- **OBJECTIVE**
Below is a block of records; repeat each one exactly.

[3D code data]
Begin

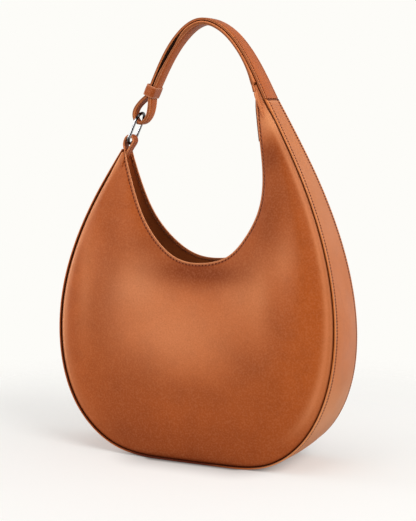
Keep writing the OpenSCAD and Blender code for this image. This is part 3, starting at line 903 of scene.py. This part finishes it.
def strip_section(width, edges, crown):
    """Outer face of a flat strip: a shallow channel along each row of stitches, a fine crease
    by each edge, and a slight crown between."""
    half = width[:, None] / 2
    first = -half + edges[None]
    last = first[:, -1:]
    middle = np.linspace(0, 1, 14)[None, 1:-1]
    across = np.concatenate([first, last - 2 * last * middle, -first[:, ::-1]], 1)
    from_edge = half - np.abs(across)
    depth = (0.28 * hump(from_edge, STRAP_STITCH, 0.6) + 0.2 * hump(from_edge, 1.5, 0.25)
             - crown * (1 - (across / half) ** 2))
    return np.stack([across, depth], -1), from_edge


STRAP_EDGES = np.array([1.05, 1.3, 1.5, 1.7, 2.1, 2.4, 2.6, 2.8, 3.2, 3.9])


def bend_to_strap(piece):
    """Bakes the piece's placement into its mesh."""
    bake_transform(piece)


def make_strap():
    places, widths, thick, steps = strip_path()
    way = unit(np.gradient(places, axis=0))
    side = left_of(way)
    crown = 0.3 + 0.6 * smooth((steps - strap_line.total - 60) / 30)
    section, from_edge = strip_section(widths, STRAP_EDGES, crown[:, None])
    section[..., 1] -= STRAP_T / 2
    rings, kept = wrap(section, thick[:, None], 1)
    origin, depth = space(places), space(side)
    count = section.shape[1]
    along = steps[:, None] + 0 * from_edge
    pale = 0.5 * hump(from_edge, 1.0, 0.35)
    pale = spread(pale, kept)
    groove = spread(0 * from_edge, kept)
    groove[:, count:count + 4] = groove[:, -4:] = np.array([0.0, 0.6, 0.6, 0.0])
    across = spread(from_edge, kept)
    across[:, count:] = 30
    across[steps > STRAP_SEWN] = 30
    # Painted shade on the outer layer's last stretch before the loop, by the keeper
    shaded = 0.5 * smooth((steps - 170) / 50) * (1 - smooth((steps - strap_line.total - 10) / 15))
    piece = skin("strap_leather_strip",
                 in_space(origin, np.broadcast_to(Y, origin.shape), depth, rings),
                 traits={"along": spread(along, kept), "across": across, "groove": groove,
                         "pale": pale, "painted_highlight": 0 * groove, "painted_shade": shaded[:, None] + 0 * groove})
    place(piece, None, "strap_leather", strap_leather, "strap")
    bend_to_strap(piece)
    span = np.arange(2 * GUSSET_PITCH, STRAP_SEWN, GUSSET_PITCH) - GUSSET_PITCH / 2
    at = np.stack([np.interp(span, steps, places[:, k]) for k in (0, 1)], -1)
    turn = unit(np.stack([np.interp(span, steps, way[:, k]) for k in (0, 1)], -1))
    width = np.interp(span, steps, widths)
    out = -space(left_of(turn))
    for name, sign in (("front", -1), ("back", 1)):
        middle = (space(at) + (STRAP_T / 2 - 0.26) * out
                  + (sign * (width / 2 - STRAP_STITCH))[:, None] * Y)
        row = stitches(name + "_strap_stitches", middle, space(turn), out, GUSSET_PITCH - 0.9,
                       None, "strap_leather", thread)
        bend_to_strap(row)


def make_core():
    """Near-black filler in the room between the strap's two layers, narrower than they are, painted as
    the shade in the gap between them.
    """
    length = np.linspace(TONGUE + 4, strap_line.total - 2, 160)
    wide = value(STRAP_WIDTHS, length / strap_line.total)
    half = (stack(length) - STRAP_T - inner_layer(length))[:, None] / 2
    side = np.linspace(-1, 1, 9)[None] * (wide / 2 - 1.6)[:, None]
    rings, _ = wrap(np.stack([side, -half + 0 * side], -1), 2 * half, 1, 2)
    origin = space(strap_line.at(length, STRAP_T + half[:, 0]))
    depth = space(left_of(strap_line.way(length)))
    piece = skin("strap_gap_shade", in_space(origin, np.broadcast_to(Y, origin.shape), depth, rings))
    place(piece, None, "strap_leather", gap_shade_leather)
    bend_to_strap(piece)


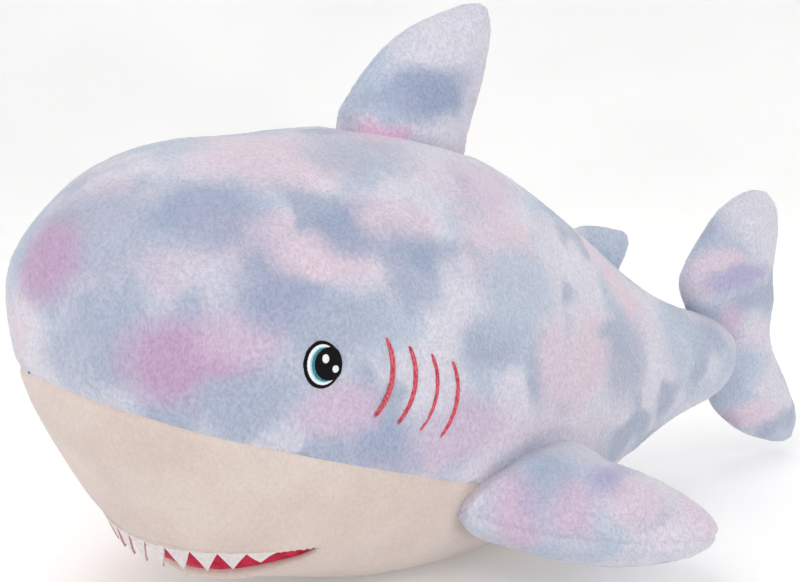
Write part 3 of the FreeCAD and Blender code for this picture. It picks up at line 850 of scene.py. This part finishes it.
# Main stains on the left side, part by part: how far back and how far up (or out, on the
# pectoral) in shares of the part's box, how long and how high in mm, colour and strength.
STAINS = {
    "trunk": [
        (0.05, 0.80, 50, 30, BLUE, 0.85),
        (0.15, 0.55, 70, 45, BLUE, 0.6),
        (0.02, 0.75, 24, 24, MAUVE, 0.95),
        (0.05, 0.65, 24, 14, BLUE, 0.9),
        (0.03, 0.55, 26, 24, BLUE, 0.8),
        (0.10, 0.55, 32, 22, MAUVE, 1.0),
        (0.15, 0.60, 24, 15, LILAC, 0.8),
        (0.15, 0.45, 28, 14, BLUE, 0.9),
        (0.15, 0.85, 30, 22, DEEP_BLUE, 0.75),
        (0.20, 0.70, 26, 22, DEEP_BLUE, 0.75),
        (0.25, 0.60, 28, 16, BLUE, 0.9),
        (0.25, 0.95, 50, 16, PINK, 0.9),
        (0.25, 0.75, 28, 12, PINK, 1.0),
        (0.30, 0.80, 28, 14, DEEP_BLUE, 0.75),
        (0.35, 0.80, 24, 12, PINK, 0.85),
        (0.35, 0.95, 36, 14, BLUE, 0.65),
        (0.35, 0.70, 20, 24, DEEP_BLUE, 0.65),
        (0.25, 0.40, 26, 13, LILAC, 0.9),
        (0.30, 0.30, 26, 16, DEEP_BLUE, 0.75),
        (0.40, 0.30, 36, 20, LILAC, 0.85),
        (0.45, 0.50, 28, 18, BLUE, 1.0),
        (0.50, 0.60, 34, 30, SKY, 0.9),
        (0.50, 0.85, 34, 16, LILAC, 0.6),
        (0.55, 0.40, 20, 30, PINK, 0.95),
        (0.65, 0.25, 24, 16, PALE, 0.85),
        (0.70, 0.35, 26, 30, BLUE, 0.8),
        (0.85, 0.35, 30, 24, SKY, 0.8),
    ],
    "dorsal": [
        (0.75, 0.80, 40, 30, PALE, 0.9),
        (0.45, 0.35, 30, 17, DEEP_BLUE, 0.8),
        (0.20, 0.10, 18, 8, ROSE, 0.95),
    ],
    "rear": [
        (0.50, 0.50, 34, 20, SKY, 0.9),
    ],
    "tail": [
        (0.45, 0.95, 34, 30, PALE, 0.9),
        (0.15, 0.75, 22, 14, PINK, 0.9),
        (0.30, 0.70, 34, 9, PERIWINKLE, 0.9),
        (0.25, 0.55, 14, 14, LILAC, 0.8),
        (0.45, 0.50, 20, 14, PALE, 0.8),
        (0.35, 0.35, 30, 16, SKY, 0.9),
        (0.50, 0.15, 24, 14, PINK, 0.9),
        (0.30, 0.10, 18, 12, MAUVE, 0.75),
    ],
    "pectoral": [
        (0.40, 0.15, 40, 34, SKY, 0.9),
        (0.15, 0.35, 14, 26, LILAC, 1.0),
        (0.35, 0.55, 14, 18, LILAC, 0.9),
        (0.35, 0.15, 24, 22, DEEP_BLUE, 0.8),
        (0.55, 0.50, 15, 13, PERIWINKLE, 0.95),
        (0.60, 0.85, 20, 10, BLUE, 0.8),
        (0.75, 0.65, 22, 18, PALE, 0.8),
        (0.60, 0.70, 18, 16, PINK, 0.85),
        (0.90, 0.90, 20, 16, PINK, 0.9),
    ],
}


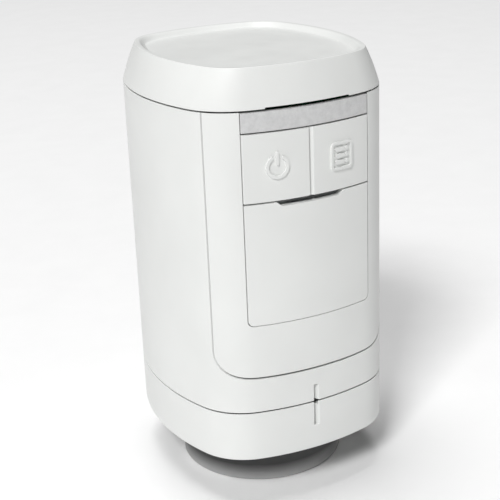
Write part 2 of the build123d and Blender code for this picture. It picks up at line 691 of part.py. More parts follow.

End

- **SOLUTION BELOW**
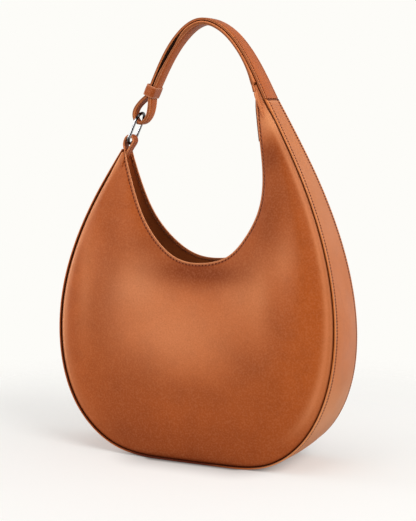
Keep writing the OpenSCAD and Blender code for this image. This is part 3, starting at line 903 of scene.py. This part finishes it.
def strip_section(width, edges, crown):
    """Outer face of a flat strip: a shallow channel along each row of stitches, a fine crease
    by each edge, and a slight crown between."""
    half = width[:, None] / 2
    first = -half + edges[None]
    last = first[:, -1:]
    middle = np.linspace(0, 1, 14)[None, 1:-1]
    across = np.concatenate([first, last - 2 * last * middle, -first[:, ::-1]], 1)
    from_edge = half - np.abs(across)
    depth = (0.28 * hump(from_edge, STRAP_STITCH, 0.6) + 0.2 * hump(from_edge, 1.5, 0.25)
             - crown * (1 - (across / half) ** 2))
    return np.stack([across, depth], -1), from_edge


STRAP_EDGES = np.array([1.05, 1.3, 1.5, 1.7, 2.1, 2.4, 2.6, 2.8, 3.2, 3.9])


def bend_to_strap(piece):
    """Bakes the piece's placement into its mesh."""
    bake_transform(piece)


def make_strap():
    places, widths, thick, steps = strip_path()
    way = unit(np.gradient(places, axis=0))
    side = left_of(way)
    crown = 0.3 + 0.6 * smooth((steps - strap_line.total - 60) / 30)
    section, from_edge = strip_section(widths, STRAP_EDGES, crown[:, None])
    section[..., 1] -= STRAP_T / 2
    rings, kept = wrap(section, thick[:, None], 1)
    origin, depth = space(places), space(side)
    count = section.shape[1]
    along = steps[:, None] + 0 * from_edge
    pale = 0.5 * hump(from_edge, 1.0, 0.35)
    pale = spread(pale, kept)
    groove = spread(0 * from_edge, kept)
    groove[:, count:count + 4] = groove[:, -4:] = np.array([0.0, 0.6, 0.6, 0.0])
    across = spread(from_edge, kept)
    across[:, count:] = 30
    across[steps > STRAP_SEWN] = 30
    # Painted shade on the outer layer's last stretch before the loop, by the keeper
    shaded = 0.5 * smooth((steps - 170) / 50) * (1 - smooth((steps - strap_line.total - 10) / 15))
    piece = skin("strap_leather_strip",
                 in_space(origin, np.broadcast_to(Y, origin.shape), depth, rings),
                 traits={"along": spread(along, kept), "across": across, "groove": groove,
                         "pale": pale, "painted_highlight": 0 * groove, "painted_shade": shaded[:, None] + 0 * groove})
    place(piece, None, "strap_leather", strap_leather, "strap")
    bend_to_strap(piece)
    span = np.arange(2 * GUSSET_PITCH, STRAP_SEWN, GUSSET_PITCH) - GUSSET_PITCH / 2
    at = np.stack([np.interp(span, steps, places[:, k]) for k in (0, 1)], -1)
    turn = unit(np.stack([np.interp(span, steps, way[:, k]) for k in (0, 1)], -1))
    width = np.interp(span, steps, widths)
    out = -space(left_of(turn))
    for name, sign in (("front", -1), ("back", 1)):
        middle = (space(at) + (STRAP_T / 2 - 0.26) * out
                  + (sign * (width / 2 - STRAP_STITCH))[:, None] * Y)
        row = stitches(name + "_strap_stitches", middle, space(turn), out, GUSSET_PITCH - 0.9,
                       None, "strap_leather", thread)
        bend_to_strap(row)


def make_core():
    """Near-black filler in the room between the strap's two layers, narrower than they are, painted as
    the shade in the gap between them.
    """
    length = np.linspace(TONGUE + 4, strap_line.total - 2, 160)
    wide = value(STRAP_WIDTHS, length / strap_line.total)
    half = (stack(length) - STRAP_T - inner_layer(length))[:, None] / 2
    side = np.linspace(-1, 1, 9)[None] * (wide / 2 - 1.6)[:, None]
    rings, _ = wrap(np.stack([side, -half + 0 * side], -1), 2 * half, 1, 2)
    origin = space(strap_line.at(length, STRAP_T + half[:, 0]))
    depth = space(left_of(strap_line.way(length)))
    piece = skin("strap_gap_shade", in_space(origin, np.broadcast_to(Y, origin.shape), depth, rings))
    place(piece, None, "strap_leather", gap_shade_leather)
    bend_to_strap(piece)


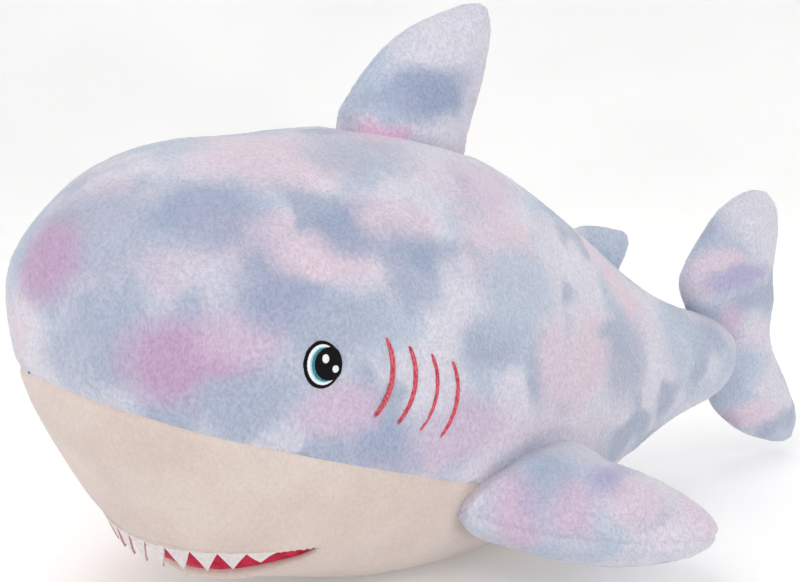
Write part 3 of the FreeCAD and Blender code for this picture. It picks up at line 850 of scene.py. This part finishes it.
# Main stains on the left side, part by part: how far back and how far up (or out, on the
# pectoral) in shares of the part's box, how long and how high in mm, colour and strength.
STAINS = {
    "trunk": [
        (0.05, 0.80, 50, 30, BLUE, 0.85),
        (0.15, 0.55, 70, 45, BLUE, 0.6),
        (0.02, 0.75, 24, 24, MAUVE, 0.95),
        (0.05, 0.65, 24, 14, BLUE, 0.9),
        (0.03, 0.55, 26, 24, BLUE, 0.8),
        (0.10, 0.55, 32, 22, MAUVE, 1.0),
        (0.15, 0.60, 24, 15, LILAC, 0.8),
        (0.15, 0.45, 28, 14, BLUE, 0.9),
        (0.15, 0.85, 30, 22, DEEP_BLUE, 0.75),
        (0.20, 0.70, 26, 22, DEEP_BLUE, 0.75),
        (0.25, 0.60, 28, 16, BLUE, 0.9),
        (0.25, 0.95, 50, 16, PINK, 0.9),
        (0.25, 0.75, 28, 12, PINK, 1.0),
        (0.30, 0.80, 28, 14, DEEP_BLUE, 0.75),
        (0.35, 0.80, 24, 12, PINK, 0.85),
        (0.35, 0.95, 36, 14, BLUE, 0.65),
        (0.35, 0.70, 20, 24, DEEP_BLUE, 0.65),
        (0.25, 0.40, 26, 13, LILAC, 0.9),
        (0.30, 0.30, 26, 16, DEEP_BLUE, 0.75),
        (0.40, 0.30, 36, 20, LILAC, 0.85),
        (0.45, 0.50, 28, 18, BLUE, 1.0),
        (0.50, 0.60, 34, 30, SKY, 0.9),
        (0.50, 0.85, 34, 16, LILAC, 0.6),
        (0.55, 0.40, 20, 30, PINK, 0.95),
        (0.65, 0.25, 24, 16, PALE, 0.85),
        (0.70, 0.35, 26, 30, BLUE, 0.8),
        (0.85, 0.35, 30, 24, SKY, 0.8),
    ],
    "dorsal": [
        (0.75, 0.80, 40, 30, PALE, 0.9),
        (0.45, 0.35, 30, 17, DEEP_BLUE, 0.8),
        (0.20, 0.10, 18, 8, ROSE, 0.95),
    ],
    "rear": [
        (0.50, 0.50, 34, 20, SKY, 0.9),
    ],
    "tail": [
        (0.45, 0.95, 34, 30, PALE, 0.9),
        (0.15, 0.75, 22, 14, PINK, 0.9),
        (0.30, 0.70, 34, 9, PERIWINKLE, 0.9),
        (0.25, 0.55, 14, 14, LILAC, 0.8),
        (0.45, 0.50, 20, 14, PALE, 0.8),
        (0.35, 0.35, 30, 16, SKY, 0.9),
        (0.50, 0.15, 24, 14, PINK, 0.9),
        (0.30, 0.10, 18, 12, MAUVE, 0.75),
    ],
    "pectoral": [
        (0.40, 0.15, 40, 34, SKY, 0.9),
        (0.15, 0.35, 14, 26, LILAC, 1.0),
        (0.35, 0.55, 14, 18, LILAC, 0.9),
        (0.35, 0.15, 24, 22, DEEP_BLUE, 0.8),
        (0.55, 0.50, 15, 13, PERIWINKLE, 0.95),
        (0.60, 0.85, 20, 10, BLUE, 0.8),
        (0.75, 0.65, 22, 18, PALE, 0.8),
        (0.60, 0.70, 18, 16, PINK, 0.85),
        (0.90, 0.90, 20, 16, PINK, 0.9),
    ],
}


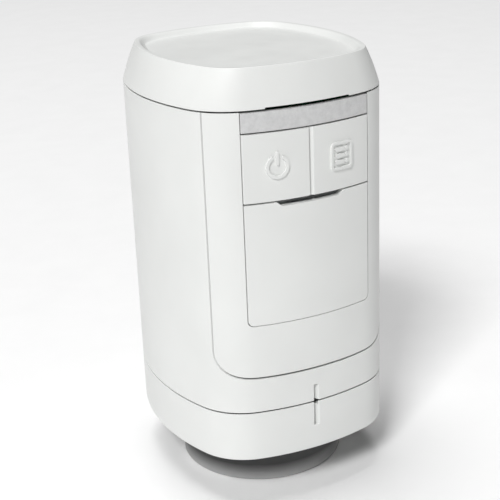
Write part 2 of the build123d and Blender code for this picture. It picks up at line 691 of part.py. More parts follow.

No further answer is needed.